During the propagation of ultrasonic waves, maize seeds cause absorptive attenuation of the ultrasonic signal, resulting in weakened energy in subsequent transmission. Such a result is helpful for distinguishing whether maize seeds exist in the soil. A comparison of ultrasonic signals at soil particles before and after the maize seed shows that after passing through the maize seed, the intensity of the time domain signal decreases by 93.99%, while the main frequency peaks of the first wave and residual wave in the frequency domain signal are reduced by 88.06% and 96.39%, respectively.

The propagation speed of ultrasonic waves in maize seeds is significantly higher than that in soil. At compression ratios of 0%, 6%, and 12%, the sound velocity in maize seeds is 990.47%, 562.72%, and 431.34% of that in soil, respectively. However, the composition of actual soil is more complex.
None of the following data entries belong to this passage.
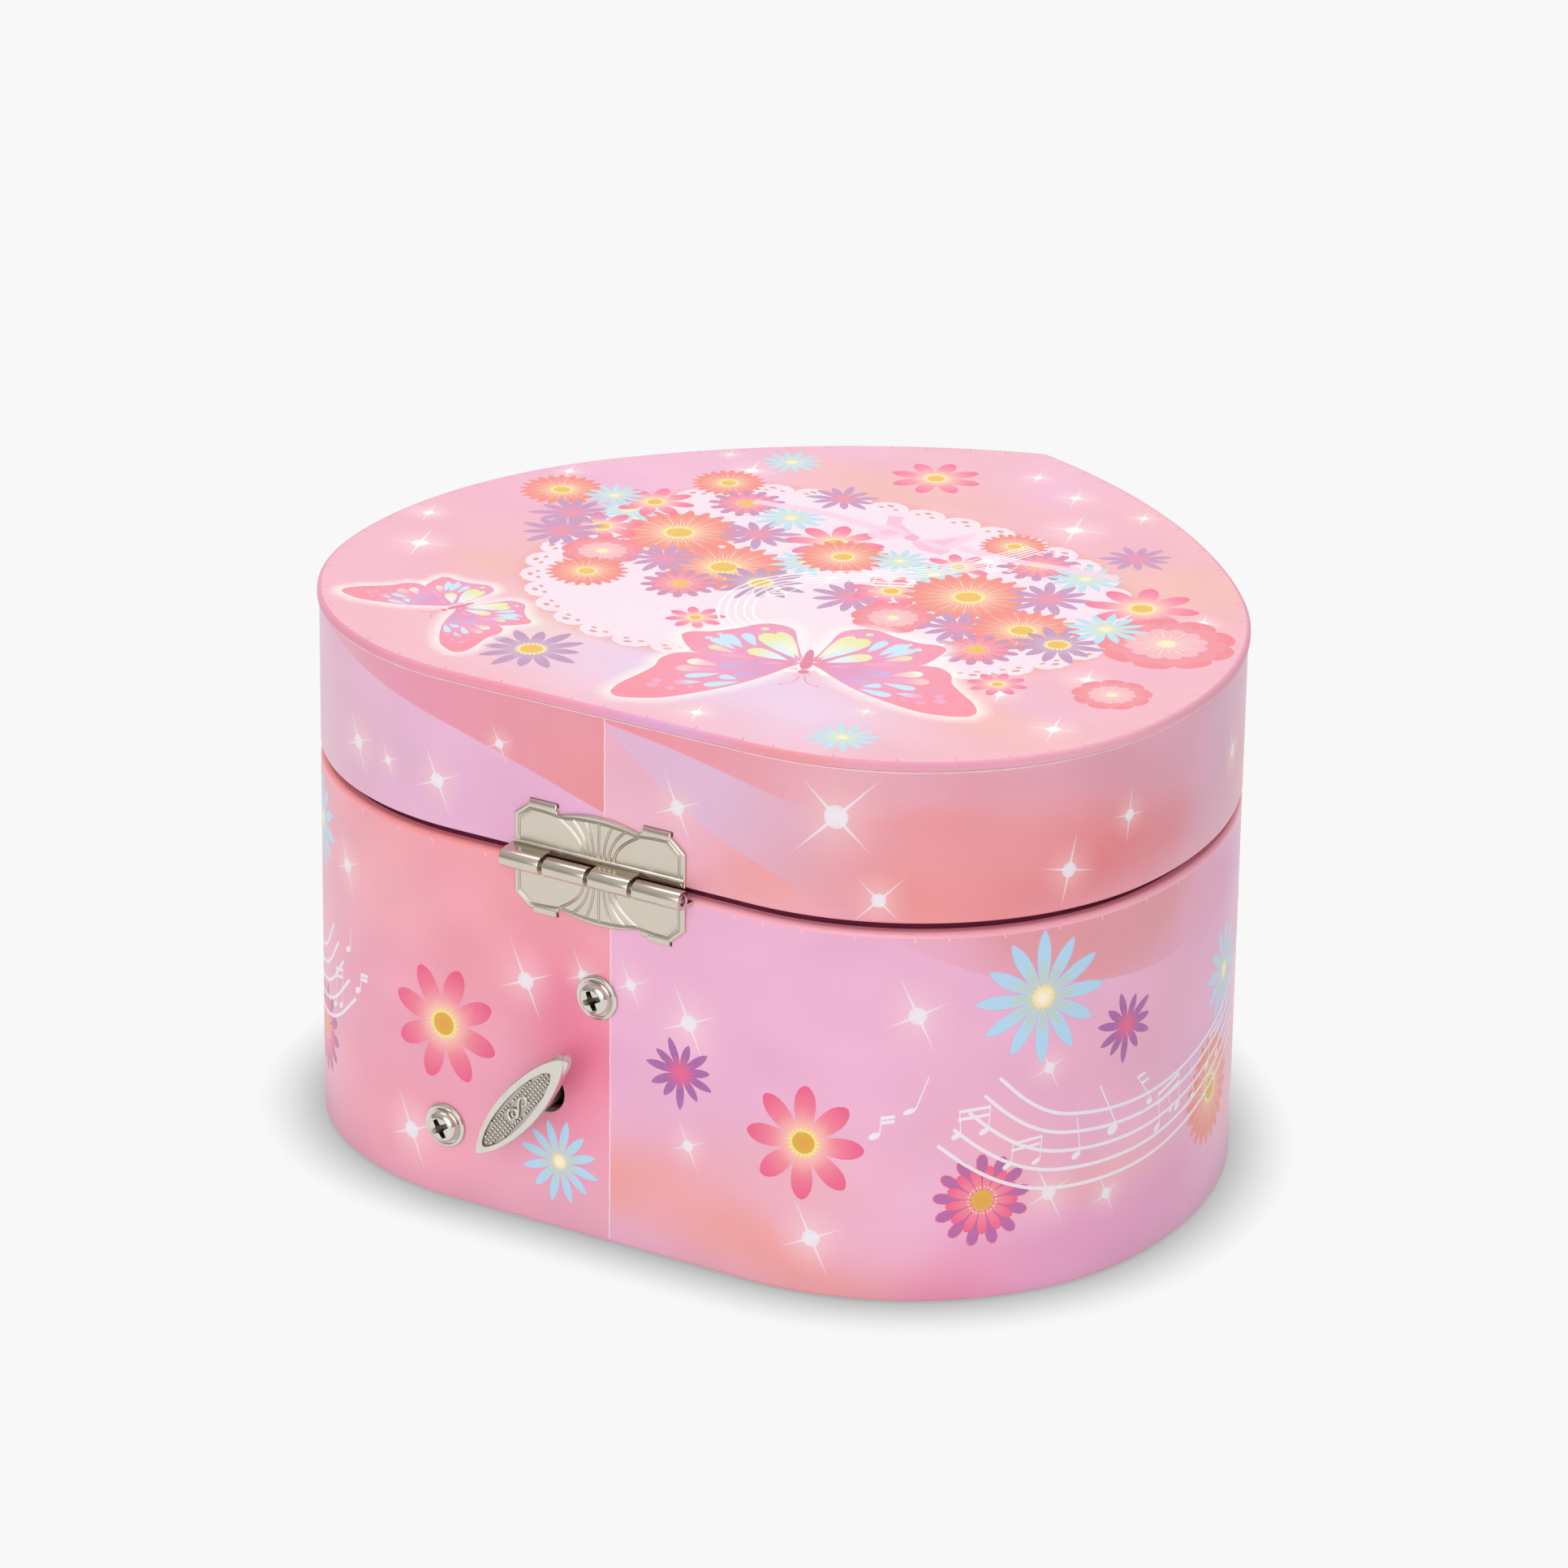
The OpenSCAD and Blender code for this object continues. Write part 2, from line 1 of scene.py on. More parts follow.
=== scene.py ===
"""Looks of a heart-shaped wind-up music box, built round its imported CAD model.

Printed paper is one sheet per surface: its artwork is drawn flat in millimetres, cut into triangles
along every printed edge, coloured at the corners and laid on the case. Lengths here are millimetres
until a mesh is made, and Blender's metres after that.
"""
import json
import math
import random

import bmesh
import bpy
from mathutils import Matrix, Vector, geometry, noise


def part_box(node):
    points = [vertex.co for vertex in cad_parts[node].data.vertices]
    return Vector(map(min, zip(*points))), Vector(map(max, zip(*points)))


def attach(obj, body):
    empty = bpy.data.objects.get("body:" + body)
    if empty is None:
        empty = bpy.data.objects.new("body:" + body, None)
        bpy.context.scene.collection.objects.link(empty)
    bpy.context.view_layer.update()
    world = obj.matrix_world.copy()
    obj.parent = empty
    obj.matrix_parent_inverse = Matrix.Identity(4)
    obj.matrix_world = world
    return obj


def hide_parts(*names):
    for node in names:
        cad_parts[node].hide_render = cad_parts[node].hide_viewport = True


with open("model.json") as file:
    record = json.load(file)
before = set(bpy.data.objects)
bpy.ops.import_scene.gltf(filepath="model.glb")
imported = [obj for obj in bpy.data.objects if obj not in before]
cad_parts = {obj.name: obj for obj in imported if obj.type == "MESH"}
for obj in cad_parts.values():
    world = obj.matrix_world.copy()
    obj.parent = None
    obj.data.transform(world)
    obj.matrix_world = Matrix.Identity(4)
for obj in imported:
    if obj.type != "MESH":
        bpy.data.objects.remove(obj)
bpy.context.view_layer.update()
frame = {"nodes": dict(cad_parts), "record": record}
MM = 0.001
CLOUD_SEED = 7            # without a seed, noise_vector takes one from the clock
noise.seed_set(CLOUD_SEED)


def low(node):
    """Lowest corner of a CAD node, in millimetres."""
    return Vector(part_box(node)[0]) / MM


def high(node):
    """Highest corner of a CAD node, in millimetres."""
    return Vector(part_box(node)[1]) / MM


# ---- the heart outline ----

BACK_FLAT = 56.2
SHOULDER_R = 49.1
SIDE_R = 75.0
FRONT_R = 133.0
SHOULDER_TURN = math.radians(9)
SIDE_TURN = math.radians(-38.5)
BACK_Y = high("case_wrap").y
BOARD = 2.3               # wall thickness: board and paper
SKIN = 0.02               # how far the visible paper stays inside the CAD surface
PANEL_PROUD = 0.35


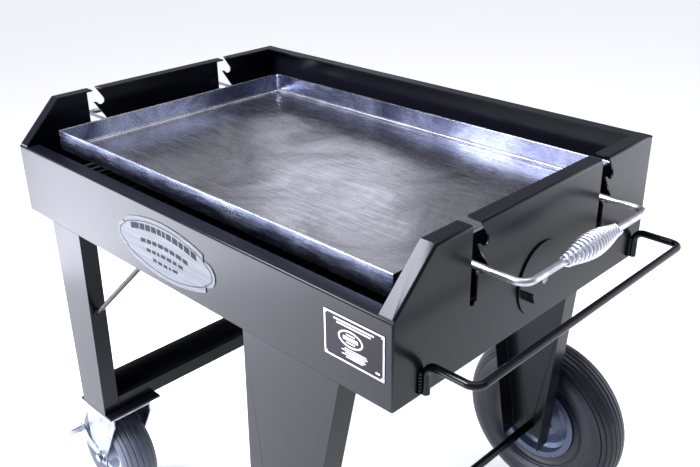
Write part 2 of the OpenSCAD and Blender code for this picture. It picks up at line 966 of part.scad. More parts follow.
module back_caster_core() {
    color(zinc) from_firebox() at_back() at_front_caster() caster_core();
}

module back_brake_pedal() {
    color(zinc) from_firebox() at_back() at_front_caster() brake_pedal();
}

// ---- the nodes ----

front_panel();
back_panel();
left_end_panel();
right_end_panel();
firebox_floor();
grate_rails();
charcoal_grate();
damper_disc();
damper_bolt();
tow_bar();
tow_bar_welds();
nameplate();
rating_plate();
front_wheel_leg();
back_wheel_leg();
front_caster_leg();
back_caster_leg();
front_brace();
back_brace();
caster_rail();
caster_mount_plates();
griddle_pan();
left_handle_rod();
right_handle_rod();
left_coil_grip();
right_coil_grip();
axle();
axle_washers();
cotter_pins();
front_tyre();
front_rim();
front_hub();
front_valve();
back_tyre();
back_rim();
back_hub();
back_valve();
caster_top_plates();
caster_plate_bolts();
front_kingpin();
front_fork();
front_caster_axle();
front_caster_tyre();
front_caster_core();
front_brake_pedal();
back_kingpin();
back_fork();
back_caster_axle();
back_caster_tyre();
back_caster_core();
back_brake_pedal();
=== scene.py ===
import json
import math

import bmesh
import bpy
from mathutils import Matrix, Vector


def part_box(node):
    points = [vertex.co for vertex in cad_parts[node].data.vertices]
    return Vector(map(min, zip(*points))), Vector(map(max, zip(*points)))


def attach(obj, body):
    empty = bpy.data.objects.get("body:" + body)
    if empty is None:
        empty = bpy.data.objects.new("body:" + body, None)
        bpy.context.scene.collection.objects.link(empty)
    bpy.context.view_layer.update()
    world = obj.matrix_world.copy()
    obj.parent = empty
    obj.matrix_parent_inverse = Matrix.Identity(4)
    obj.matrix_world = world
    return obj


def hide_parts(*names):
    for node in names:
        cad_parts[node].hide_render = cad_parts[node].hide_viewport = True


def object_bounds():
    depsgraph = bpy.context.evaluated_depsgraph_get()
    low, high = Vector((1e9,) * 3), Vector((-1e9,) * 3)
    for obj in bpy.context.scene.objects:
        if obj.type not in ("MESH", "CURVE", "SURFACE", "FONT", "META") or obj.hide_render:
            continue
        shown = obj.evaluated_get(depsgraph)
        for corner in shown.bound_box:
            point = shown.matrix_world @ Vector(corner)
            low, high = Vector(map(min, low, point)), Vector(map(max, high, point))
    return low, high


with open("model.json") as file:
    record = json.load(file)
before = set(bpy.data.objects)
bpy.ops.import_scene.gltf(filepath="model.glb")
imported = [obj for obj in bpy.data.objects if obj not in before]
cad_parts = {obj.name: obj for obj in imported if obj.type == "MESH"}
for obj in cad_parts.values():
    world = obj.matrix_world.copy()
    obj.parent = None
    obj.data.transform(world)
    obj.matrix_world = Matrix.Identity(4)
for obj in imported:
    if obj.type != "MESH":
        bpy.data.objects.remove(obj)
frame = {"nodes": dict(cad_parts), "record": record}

cad_box = [list(v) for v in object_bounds()]
NODES = frame["nodes"]
MM = 0.001

# The firebox's front left lower corner, from which lengths in mm are given below
CORNER = Vector((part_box("left_end_panel")[0].x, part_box("front_panel")[0].y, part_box("front_panel")[0].z))


def at(x, y, z):
    """A point given in mm from the firebox's corner, in metres in the CAD frame."""
    return CORNER + Vector((x, y, z)) * MM


# ---- node helpers ----

def new_material(name):
    mat = bpy.data.materials.new(name)
    mat.use_nodes = True
    tree = mat.node_tree
    return mat, tree, tree.nodes["Principled BSDF"]


def place(tree, scale=(1, 1, 1)):
    """Object coordinates, stretched by scale."""
    coords = tree.nodes.new("ShaderNodeTexCoord")
    mapping = tree.nodes.new("ShaderNodeMapping")
    mapping.inputs["Scale"].default_value = scale
    tree.links.new(coords.outputs["Object"], mapping.inputs["Vector"])
    return mapping.outputs["Vector"]


def noise(tree, vector, scale, detail=4.0, rough=0.55, distortion=0.0):
    node = tree.nodes.new("ShaderNodeTexNoise")
    node.inputs["Scale"].default_value = scale
    node.inputs["Detail"].default_value = detail
    node.inputs["Roughness"].default_value = rough
    node.inputs["Distortion"].default_value = distortion
    tree.links.new(vector, node.inputs["Vector"])
    return node.outputs["Fac"]


def ramp(tree, fac, stops):
    """Colour ramp; stops are (position, colour)."""
    node = tree.nodes.new("ShaderNodeValToRGB")
    els = node.color_ramp.elements
    while len(els) < len(stops):
        els.new(0.5)
    for el, (pos, col) in zip(els, stops):
        el.position = pos
        el.color = (*col, 1.0)
    tree.links.new(fac, node.inputs["Fac"])
    return node.outputs["Color"]


def spread(tree, fac, low, high, from_low=0.3, from_high=0.7):
    """Maps a noise to a range of values."""
    node = tree.nodes.new("ShaderNodeMapRange")
    node.inputs["From Min"].default_value = from_low
    node.inputs["From Max"].default_value = from_high
    node.inputs["To Min"].default_value = low
    node.inputs["To Max"].default_value = high
    tree.links.new(fac, node.inputs["Value"])
    return node.outputs["Result"]


def mix_colour(tree, fac, a, b):
    node = tree.nodes.new("ShaderNodeMix")
    node.data_type = "RGBA"
    tree.links.new(fac, node.inputs["Factor"])
    tree.links.new(a, node.inputs[6])
    tree.links.new(b, node.inputs[7])
    return node.outputs[2]


def bump(tree, bsdf, fac, strength, distance):
    node = tree.nodes.new("ShaderNodeBump")
    node.inputs["Strength"].default_value = strength
    node.inputs["Distance"].default_value = distance
    tree.links.new(fac, node.inputs["Height"])
    tree.links.new(node.outputs["Normal"], bsdf.inputs["Normal"])


# ---- materials ----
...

This study, which focuses on the propagation process of ultrasonic waves in the seed–soil double medium, was conducted under relatively ideal conditions and did not consider interfering factors such as soil type, moisture content, organic matter content, stones, or plant roots. Additionally, this research did not investigate seed types with different shapes and sizes. These factors may affect the experimental results and require further study in the future.

In future research, we will not only consider the impact of complex environmental factors on the signal propagation process but also establish a database to adjust for different environments, enabling the detection to be applicable under various conditions. Additionally, we need to process the signals received by the receiving transducer and adopt methods such as filtering algorithms to determine whether maize seeds exist in the soil. This work will provide theoretical support for the development of detection instruments under the seed–soil double medium ultrasonic system.